Lorsqu'elle rentre, elles lui préparent son traditionnel thé auquel s’ajoute cette fois une quantité précise de barbituriques. Pas un de plus qui la ferait tout juste vomir ; pas un de moins qui n'apporterait qu'un sommeil de plomb. Juste ce qu'il faut. Mais Madame ne boit pas. Elle remarque que le téléphone n'est pas à sa place. Et Claire qui s'est maquillée, avec les babioles de Madame! Il faut bien lui dire que Monsieur l'attend au Bilboquet. Madame rit, chante, danse, demande qu'on appelle une voiture pour courir plus vite vers Monsieur. Elles font traîner, espérant qu'elle boira le thé fatal. La voiture arrive. Elle n'a rien bu. Grand désespoir, retour au rite, pour la dernière fois : Claire boit le thé. Rideau.
Cette histoire, on la connaît : c'est celle des Bonnes de Jean Genet. Le compositeur suédois Peter Bengtson a fort bien utilisé ce matériau pour écrire, en 1994, un court opéra d'une belle cruauté. Le procédé en est simple et plus qu’efficace : une musique assez lyrique, un brin sucrée, ouvre la pièce. Solange est Solange, Claire est Madame. Dès que les conventions de leur rite s'interrompent, la phrase musicale est suspendue et les chanteuses parlent. L'effet est assez drôle, du reste. Elles se prennent au jeu : Madame ne parle pas, Madame est grandiose ! ainsi, peu à peu, l’on parlera de moins en moins sur scène, puisque l'illusion, la cérémonie, a pris la place de la réalité, commande la réalité.
Le tout nouveau syndicat Angers-Nantes-Opéra (ANO) inaugure son activité avec cette production donnée en première française, bénéficiant d'une distribution crédible. Le rôle de Solange est judicieusement écrit pour mezzo, une voix plus souvent proche de la voix parlée, ici, alors que Claire sollicite régulièrement des aigus à l'arraché, un registre haut et volontairement mal amené qui convient à un personnage qui se laisse entraîner trop loin dans la cérémonie. Il est juste qu'elle accuse une vocalité quasi hystérique : c'est elle qui boira le thé fatal.

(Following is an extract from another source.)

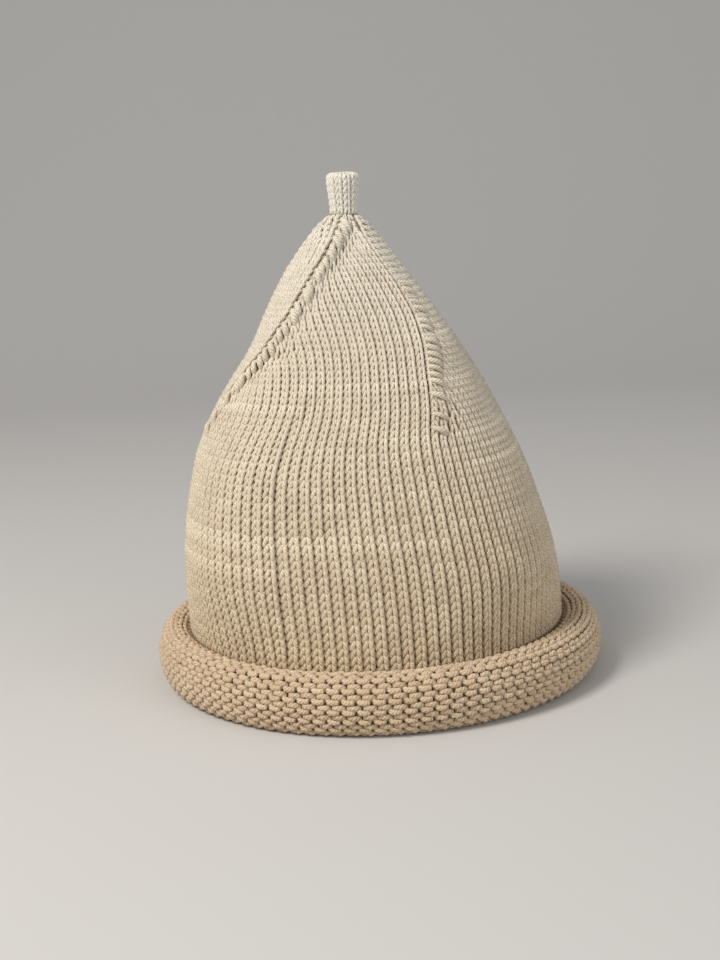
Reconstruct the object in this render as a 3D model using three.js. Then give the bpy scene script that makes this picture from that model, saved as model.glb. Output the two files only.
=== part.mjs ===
import * as THREE from 'three';

// A pointed knit hat that stands upright on its rolled brim.
// Millimetres, +Z up, front towards -Y, right-hand side towards +X, origin under the middle of the brim.

// Thickness of the knitted fabric, and the clearance between neighbouring pieces.
const WALL = 3.0;
const GAP = 0.3;

// The crown between the groove behind the brim and the foot of the stem.
// The outline as distances from the upright axis to the fabric on each side: one row per height.
const CROWN_FOOT = 22;
const CROWN_TOP = 209.2;
// Where the hollow under the tip ends, as a height on the outside of the fabric.
const HOLLOW_TOP = 204;
const CROWN_OUTLINE = [
  { z: 0, left: 87.4, right: 86.0, front: 85.6, back: 85.6 },
  { z: 22, left: 88.0, right: 85.7, front: 85.8, back: 85.8 },
  { z: 40, left: 88.4, right: 84.6, front: 85.6, back: 85.6 },
  { z: 60, left: 87.9, right: 81.4, front: 84.0, back: 84.4 },
  { z: 81, left: 85.4, right: 75.2, front: 79.8, back: 80.6 },
  { z: 93, left: 83.0, right: 71.2, front: 76.4, back: 77.6 },
  { z: 105, left: 79.8, right: 66.4, front: 72.4, back: 73.8 },
  { z: 117, left: 74.4, right: 60.5, front: 66.8, back: 68.2 },
  { z: 129, left: 67.9, right: 54.8, front: 60.4, back: 61.6 },
  { z: 140, left: 61.4, right: 49.0, front: 54.0, back: 55.0 },
  { z: 152, left: 53.9, right: 42.2, front: 46.8, back: 47.6 },
  { z: 164, left: 48.2, right: 34.4, front: 39.0, back: 39.6 },
  { z: 175, left: 42.2, right: 26.6, front: 31.8, back: 32.2 },
  { z: 185, left: 35.8, right: 19.2, front: 25.0, back: 25.4 },
  { z: 193, left: 29.9, right: 13.2, front: 19.4, back: 19.8 },
  { z: 200, left: 24.2, right: 7.9, front: 14.3, back: 14.7 },
  { z: 205, left: 20.0, right: 3.7, front: 10.3, back: 10.6 },
  { z: 209.2, left: 14.5, right: -0.7, front: 6.7, back: 6.9 },
];

// The four lines of decrease stitches that part the crown into sections, as headings in degrees.
// 0 is the front and 90 the right-hand side: one row per height, and all four lean as they rise.
const LINES = [
  { z: 0, a: -72, b: 24, c: 108, d: 196 },
  { z: 60, a: -73, b: 25, c: 110, d: 197 },
  { z: 114, a: -74, b: 26, c: 112, d: 199 },
  { z: 131, a: -65, b: 31, c: 118, d: 207 },
  { z: 145, a: -55, b: 35, c: 125, d: 215 },
  { z: 158, a: -46, b: 39, c: 131, d: 223 },
  { z: 170, a: -38, b: 43, c: 138, d: 230 },
  { z: 185, a: -29, b: 46, c: 145, d: 238 },
  { z: 200, a: -15, b: 42, c: 150, d: 247 },
  { z: 209.2, a: -5, b: 38, c: 152, d: 255 },
];

// How the sections are shaped: flatter in their middles above the first decreases, a raised seam
// along each line, and one soft upright fold at the front left.
const SHAPING = { start: 96, full: 140, corner: 0.03, seam: 0.9, seamWidth: 0.05 };
const FOLD = { section: 0, at: 0.455, rise: 1.9, sharpness: 7, fadeFrom: 120, fadeTo: 165 };

// Columns of facets in one section, as fractions of the way from its line to the next one.
const COLUMNS = [0, 0.06, 0.14, 0.23, 0.32, 0.4, 0.455, 0.52, 0.61, 0.71, 0.81, 0.91];
const SECTIONS = 4;
const OUTER_LEVELS = 22;
const INNER_LEVELS = 14;

// The brim: the lower edge of the fabric rolled outwards, up and over into a thick ring.
// It is flat underneath where it lies within the depth named rest.
const BRIM = { halfWidth: 103.6, halfDepth: 102.4, height: 27, rest: 0.7 };
// The roll's spiral: how far one turn steps inwards, and how far round it goes, in degrees.
// Past its crest it tucks in squarely against the crown: under 1 the corner there is fuller.
const ROLL = { step: 3.5, from: 180, crest: 450, to: 560, tuck: 0.65, facets: 17 };

// The stem: a small knitted cord on the tip, wider at its flat top than at its foot.
const STEM_X = -7.6;
const STEM_OUTSIDE = [
  { z: 209.5, radius: 6.4 },
  { z: 212.5, radius: 6.3 },
  { z: 217, radius: 6.7 },
  { z: 222, radius: 7.3 },
  { z: 225.6, radius: 7.4 },
  { z: 227, radius: 6.6 },
  { z: 227.6, radius: 5.2 },
];
const STEM_FACETS = 20;

// Read one column of a table at height z, joining its rows with a smooth curve.
function smooth(table, column, z) {
  const last = table.length - 1;
  const h = Math.min(Math.max(z, table[0].z), table[last].z);
  let i = 0;
  while (i < last - 1 && h > table[i + 1].z) {
    i += 1;
  }
  const slope = (k) => {
    const before = table[Math.max(k - 1, 0)];
    const after = table[Math.min(k + 1, last)];
    return (after[column] - before[column]) / (after.z - before.z);
  };
  const row = table[i];
  const next = table[i + 1];
  const span = next.z - row.z;
  const t = (h - row.z) / span;
  const t2 = t * t;
  const t3 = t2 * t;
  return (2 * t3 - 3 * t2 + 1) * row[column]
    + (t3 - 2 * t2 + t) * span * slope(i)
    + (3 * t2 - 2 * t3) * next[column]
    + (t3 - t2) * span * slope(i + 1);
}

function ease(from, to, value) {
  const t = Math.min(Math.max((value - from) / (to - from), 0), 1);
  return t * t * (3 - 2 * t);
}

// Heading, in radians, of the place u sections round from the first line at height z.
function heading(u, z) {
  const turn = Math.floor(u / SECTIONS);
  const along = u - turn * SECTIONS;
  const section = Math.min(Math.floor(along), SECTIONS - 1);
  const starts = ['a', 'b', 'c', 'd'].map((line) => smooth(LINES, line, z));
  starts.push(starts[0] + 360);
  const degrees = starts[section] + (starts[section + 1] - starts[section]) * (along - section);
  return THREE.MathUtils.degToRad(degrees + 360 * turn);
}

// A point on the outside of the crown, u sections round, at height z.
function crownPoint(u, z) {
  const left = smooth(CROWN_OUTLINE, 'left', z);
  const right = smooth(CROWN_OUTLINE, 'right', z);
  const front = smooth(CROWN_OUTLINE, 'front', z);
  const back = smooth(CROWN_OUTLINE, 'back', z);
  const angle = heading(u, z);
  const across = (left + right) / 2;
  const deep = (front + back) / 2;
  const fromLine = Math.abs(u - Math.round(u));
  const shaped = ease(SHAPING.start, SHAPING.full, z);
  const small = Math.min(across / 30, 1);
  const corner = SHAPING.corner * shaped * small * Math.cos(2 * Math.PI * u);
  const seam = SHAPING.seam * shaped * small * Math.exp(-((fromLine / SHAPING.seamWidth) ** 2));
  const foldAway = Math.abs(u - FOLD.section - FOLD.at);
  const fold = FOLD.rise * (1 - ease(FOLD.fadeFrom, FOLD.fadeTo, z)) * Math.exp(-foldAway * FOLD.sharpness);
  const grow = 1 + corner + (seam + fold) / across;
  return new THREE.Vector3(
    (right - left) / 2 + across * grow * Math.sin(angle),
    (back - front) / 2 - deep * grow * Math.cos(angle),
    z,
  );
}

// The inside of the crown: one wall thickness in from the outside, square to it.
function crownInside(u, z) {
  const du = 0.02;
  const dz = 1;
  const round = crownPoint(u + du, z).sub(crownPoint(u - du, z));
  const up = crownPoint(u, Math.min(z + dz, CROWN_TOP)).sub(crownPoint(u, z - dz));
  const outward = round.cross(up).normalize();
  return crownPoint(u, z).addScaledVector(outward, -WALL);
}

function roundPositions() {
  const all = [];
  for (let s = 0; s < SECTIONS; s += 1) {
    for (const fraction of COLUMNS) {
      all.push(s + fraction);
    }
  }
  return all;
}

// Join rings of points, each ring the same length, into a band. The last ring meets the first one
// where closed is true.
function bandIndex(rings, count, closed) {
  const index = [];
  const spans = closed ? rings : rings - 1;
  for (let i = 0; i < spans; i += 1) {
    const j = (i + 1) % rings;
    for (let k = 0; k < count; k += 1) {
      const l = (k + 1) % count;
      const a = i * count + k;
      const b = i * count + l;
      const c = j * count + l;
      const d = j * count + k;
      index.push(a, b, c, a, c, d);
    }
  }
  return index;
}

function meshFrom(points, index) {
  const positions = points.flatMap((p) => [p.x, p.y, p.z]);
  const geometry = new THREE.BufferGeometry();
  geometry.setAttribute('position', new THREE.Float32BufferAttribute(positions, 3));
  geometry.setIndex(index);
  return geometry;
}

// The crown: a closed point at the tip, one skin outside and one inside, joined round the foot.
// Its rings run from the inside of the tip down to the foot and up the outside to the top.
function crownGeometry() {
  const us = roundPositions();
  const count = us.length;
  const rings = [];
  for (let i = INNER_LEVELS; i >= 0; i -= 1) {
    const z = CROWN_FOOT + (HOLLOW_TOP - CROWN_FOOT) * (i / INNER_LEVELS) ** 0.9;
    rings.push(us.map((u) => {
      const p = crownInside(u, z);
      p.z = i === 0 ? CROWN_FOOT : p.z;
      return p;
    }));
  }
  for (let i = 0; i <= OUTER_LEVELS; i += 1) {
    const z = CROWN_FOOT + (CROWN_TOP - CROWN_FOOT) * (i / OUTER_LEVELS) ** 0.86;
    rings.push(us.map((u) => crownPoint(u, z)));
  }
  const points = rings.flat();
  const index = bandIndex(rings.length, count, false);
  const hollowTip = points.length;
  const top = hollowTip + 1;
  const middle = rings[0].reduce((sum, p) => sum.add(p), new THREE.Vector3()).divideScalar(count);
  middle.z += WALL / 3;
  points.push(middle, new THREE.Vector3(STEM_X, 0, CROWN_TOP));
  const lastRing = (rings.length - 1) * count;
  for (let k = 0; k < count; k += 1) {
    const l = (k + 1) % count;
    index.push(hollowTip, l, k);
    index.push(top, lastRing + k, lastRing + l);
  }
  return meshFrom(points, index);
}

// One cut through the brim: distances out and up for both faces of the rolled fabric.
// inner is the outside of the crown there, outer the outermost reach of the ring.
function rollSection(inner, outer) {
  const start = (outer - inner + ROLL.step / 2) / 2;
  const tall = (BRIM.height + BRIM.rest - WALL + ROLL.step) / 2;
  const middleOut = inner - WALL / 2 + start;
  const middleUp = WALL / 2 - BRIM.rest + tall - ROLL.step / 4;
  const centre = (degrees) => {
    const shrink = ROLL.step * (degrees - ROLL.from) / 360;
    const angle = THREE.MathUtils.degToRad(degrees);
    const fullness = degrees > ROLL.crest ? ROLL.tuck : 1;
    const swell = (value) => Math.sign(value) * Math.abs(value) ** fullness;
    return new THREE.Vector2(
      middleOut + (start - shrink) * swell(Math.cos(angle)),
      middleUp + (tall - shrink) * swell(Math.sin(angle)),
    );
  };
  const hollowSide = [];
  const plainSide = [];
  const add = (p, along) => {
    const side = new THREE.Vector2(-along.y, along.x).setLength(WALL / 2);
    const away = p.clone().sub(side);
    away.y = away.y < BRIM.rest ? 0 : away.y;
    hollowSide.push(p.clone().add(side));
    plainSide.push(away);
  };
  add(new THREE.Vector2(inner - WALL / 2, CROWN_FOOT - GAP), new THREE.Vector2(0, -1));
  for (let i = 0; i <= ROLL.facets; i += 1) {
    const degrees = ROLL.from + (ROLL.to - ROLL.from) * i / ROLL.facets;
    const along = centre(degrees + 1).sub(centre(degrees - 1));
    add(centre(degrees), along);
  }
  return hollowSide.concat(plainSide.reverse());
}

function brimGeometry() {
  const us = roundPositions();
  const cuts = us.map((u) => {
    const foot = crownPoint(u, CROWN_FOOT);
    const inner = Math.hypot(foot.x, foot.y);
    const angle = Math.atan2(foot.x, -foot.y);
    const outer = 1 / Math.hypot(Math.sin(angle) / BRIM.halfWidth, Math.cos(angle) / BRIM.halfDepth);
    return rollSection(inner, outer).map((p) => new THREE.Vector3(
      p.x * Math.sin(angle),
      -p.x * Math.cos(angle),
      p.y,
    ));
  });
  return meshFrom(cuts.flat(), bandIndex(cuts.length, cuts[0].length, true));
}

// The stem is turned about its own upright axis. Its stitches fill it, so it is solid.
function stemGeometry() {
  const profile = [new THREE.Vector2(0, STEM_OUTSIDE[0].z)];
  for (const row of STEM_OUTSIDE) {
    profile.push(new THREE.Vector2(row.radius, row.z));
  }
  profile.push(new THREE.Vector2(0, STEM_OUTSIDE[STEM_OUTSIDE.length - 1].z));
  return new THREE.LatheGeometry(profile, STEM_FACETS);
}

function yarn(color) {
  return new THREE.MeshStandardMaterial({ color, roughness: 0.92, metalness: 0 });
}

function piece(name, geometry, color) {
  const mesh = new THREE.Mesh(geometry, yarn(color));
  mesh.name = name;
  return mesh;
}

const crown = piece('crown', crownGeometry(), '#dccdb0');
const brim = piece('brim_roll', brimGeometry(), '#d3bf9c');

const stem = piece('stem', stemGeometry(), '#e6dac2');
stem.rotation.x = Math.PI / 2;
const stemPlace = new THREE.Group();
stemPlace.position.set(STEM_X, 0, 0);
stemPlace.add(stem);

const hat = new THREE.Group();
hat.add(crown, brim, stemPlace);

export default hat;
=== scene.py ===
import bpy
import math
import numpy as np
from mathutils import Matrix, Vector


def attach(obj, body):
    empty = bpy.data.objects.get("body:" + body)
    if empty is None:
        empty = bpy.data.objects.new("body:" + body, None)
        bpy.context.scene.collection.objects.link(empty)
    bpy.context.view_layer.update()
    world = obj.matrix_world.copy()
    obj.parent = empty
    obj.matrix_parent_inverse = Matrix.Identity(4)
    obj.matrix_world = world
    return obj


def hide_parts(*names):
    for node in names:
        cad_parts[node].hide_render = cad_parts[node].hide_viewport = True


# A pointed knit hat, standing on its rolled brim. Every stitch is a loop of plied yarn, laid on
# nearly the same surfaces as the solid model. Lengths are in millimetres until a mesh is made.

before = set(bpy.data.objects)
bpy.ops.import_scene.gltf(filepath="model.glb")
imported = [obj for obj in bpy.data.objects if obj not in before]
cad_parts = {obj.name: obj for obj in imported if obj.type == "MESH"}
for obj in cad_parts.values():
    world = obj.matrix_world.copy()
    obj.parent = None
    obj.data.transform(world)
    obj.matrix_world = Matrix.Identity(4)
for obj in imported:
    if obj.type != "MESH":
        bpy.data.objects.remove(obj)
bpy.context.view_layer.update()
rng = np.random.default_rng(404)

# Sizes of the fabric's surface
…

Adelheid Fink sert le rôle d'un timbre parfois acide, presque écorché, à la couleur expressionniste. De la Solange de Delphine Fischer, plus sobre, on pourra dire qu'elle est dans l'urgence de la situation, moins rêveuse, le jeu s’en trouvant traité en conséquence. Les deux femmes conjuguent de vrais talents d'actrices. Aussi Eric Chevalier ne se trompe-t-il pas en privilégiant la direction d'acteurs plutôt qu'une écrasante scénographie. Janice Meyerson propose une Madame truculente, totalement artificielle et antipathique, bénéficiant d’une voix ample et puissante où s’affichent cependant quelques soucis de justesse.
Le dispositif scénique s'inspire de Comment jouer « Les Bonnes » dans lequel Genet imagina la façon idéale de représenter sa pièce au théâtre antique d'Epidaure. Sur un mur de carreaux de carrelage blanc-jaune, les trois femmes encapuchonnées font une première entrée en silence pour écrire d'un doigt trempé dans du sang la désignation des lieux – ici fenêtre, là penderie, etc. Au centre, un autel de pierre. On ne servira pas le thé dans une tasse mais dans une coupe sacrée. Tout repose sur le rite, assez justement.